After just under a mile, we arrived at the hunter’s cabin in the col between Bearpen and Vly. We did Vly first. This is sometimes described as a bushwhack, but it was more of a footpath. There were even (numerous) blazes. With the track from yesterday’s 3500 Club hike, it was very easy to follow the path.
This got steep at times. As we gained elevation, the forest grew scrubbier. Michael Kudish estimated that there were 0.18 square miles of first growth forest around Vly in 2000 but feared that they would soon be logged. Fortunately that didn’t happen: the state acquired the land in 2001. There were some impressive old yellow birch trees around the summit.
We saw a chickadee here and I briefly saw a small bird in gliding flight, maybe a small hawk? There were some partial views from here looking towards Slide and Belleayre to the south:
My map showed the summit icon considerably to the east of the canister, but I saw no evidence that this was actually the case. I walked a few paces east and the terrain quickly dropped.
As we passed the hunter’s cabin on our way towards Bearpen, I spotted a huge formation of geese flying high overhead.
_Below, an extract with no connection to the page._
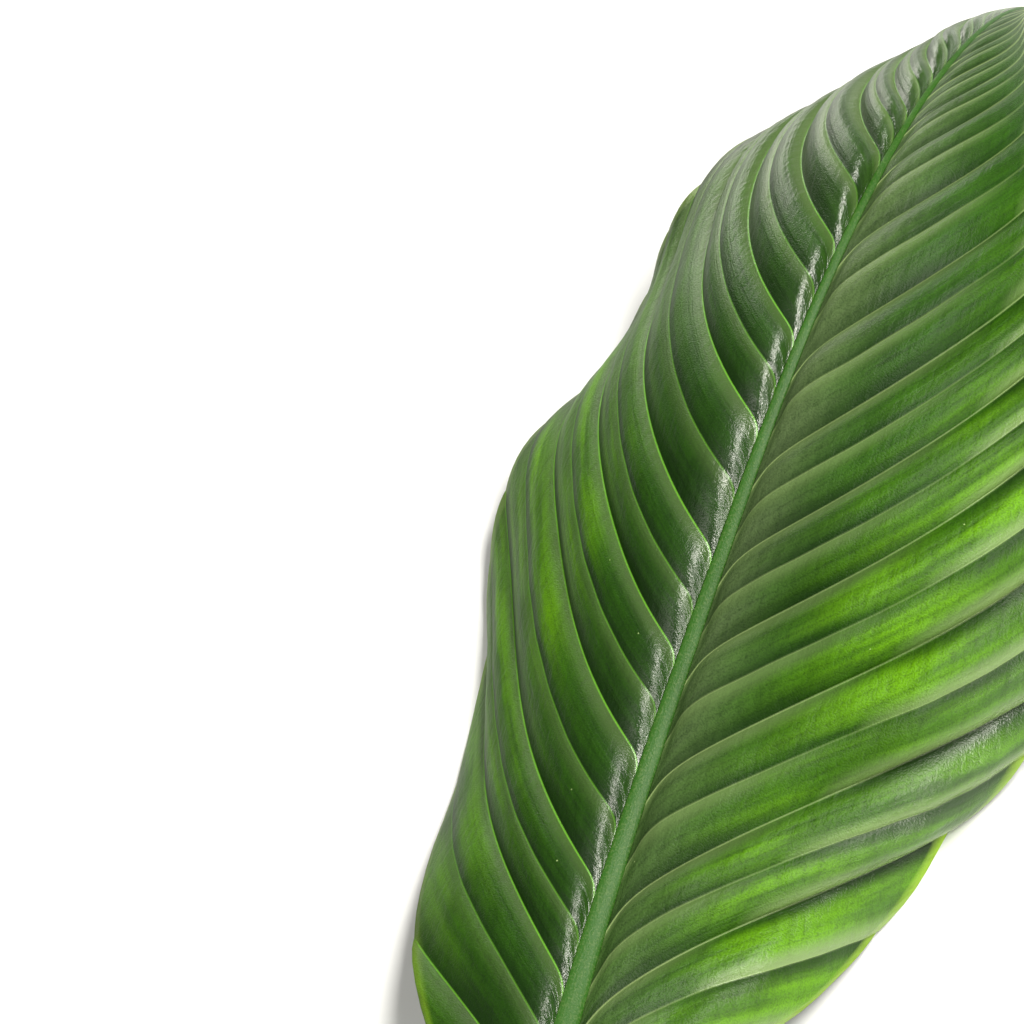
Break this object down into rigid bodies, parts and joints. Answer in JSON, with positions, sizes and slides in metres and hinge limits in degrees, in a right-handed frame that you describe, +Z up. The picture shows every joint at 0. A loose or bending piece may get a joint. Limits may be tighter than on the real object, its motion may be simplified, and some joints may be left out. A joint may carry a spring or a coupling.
{
  "type": "peace lily leaf",
  "caption": "Large ribbed peace lily leaf, picked with a piece of its stalk, lying on a surface with its glossy upper face up.",
  "frame": {"origin": "middle of the leaf's box, on the surface it lies on", "axes": "+Y from the cut stalk towards the tip, +Z up from the surface, upper face of the leaf up"},
  "size_m": [0.2016, 0.6094, 0.0811],
  "materials": {
    "leaf": "waxy satin leaf skin, deep green with pale veins and margin"
  },
  "bodies": {
    "root": {"peace_lily_leaf": "leaf"}
  },
  "joints": []
}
These clearly weren’t Canada Geese. We saw white bodies with black wingtips through our binoculars. We’re fairly confident that these were Snow Geese on their way north. Alex left her camera in the car (guaranteed way to see cool birds!) so I only got a cell phone photo:
The hike up to Bearpen was also steep at points and followed a mix of snowmobile and hiking trails. As we neared the top, we entered a forest with short beech and yellow birch trees of nearly uniform height. Michael Kudish says that there was logging activity here as late as 1993 (New York state acquired Bearpen in 1999).
There are great views here looking north and west thanks to old clearings for the ski slopes.
About those ski slopes! Bearpen was the old site of the Princeton Ski Bowl, which was developed around 1955 and abandoned only a few years later. This ski resort holds mythical status amongst skiers in the Catskills. Its northeast face reportedly gets more snow than any other part of the Catskills and is able to hold it, too. Skiers in the 1950s were able to use the runs as late as mid-May. Enough skiers came to Bearpen that they got a taste for it, but it closed quickly enough that they weren’t able to come back.
Wy did this ski run close? You can read the whole sad story, but the gist is that there was a land dispute between the developer of the ski slopes, Ben Lane, and another developer, Percy Goff. Goff was well connected and you can find many allegations of corruption and self-dealing around this particular case. Ben Lane was young (25?) at the time and starting an optometry business. The lawsuit and his growing business scuttled any attempts to revive the ski run. The court case wasn’t resolved until 1978. Goff eventually logged the land and sold it to the state. I haven’t been able to find any information online about him outside of the ski resort story.
After lunching and enjoying the views at the top of Bearpen, we were back to the car around 4pm and had a short drive to Andes. Plenty of time to get cleaned up and enjoy a spectacular Nowruz feast at Brushland.
Three Catskills hikes in a row without seeing another soul! My only plan for Catskills hiking this winter was to do the four required winter peaks. But I guess I must have liked it because I did 13! Now with winter officially over, I plan to take a few weeks off of hiking to let the snow melt. With any luck, my next hikes will really feel like spring.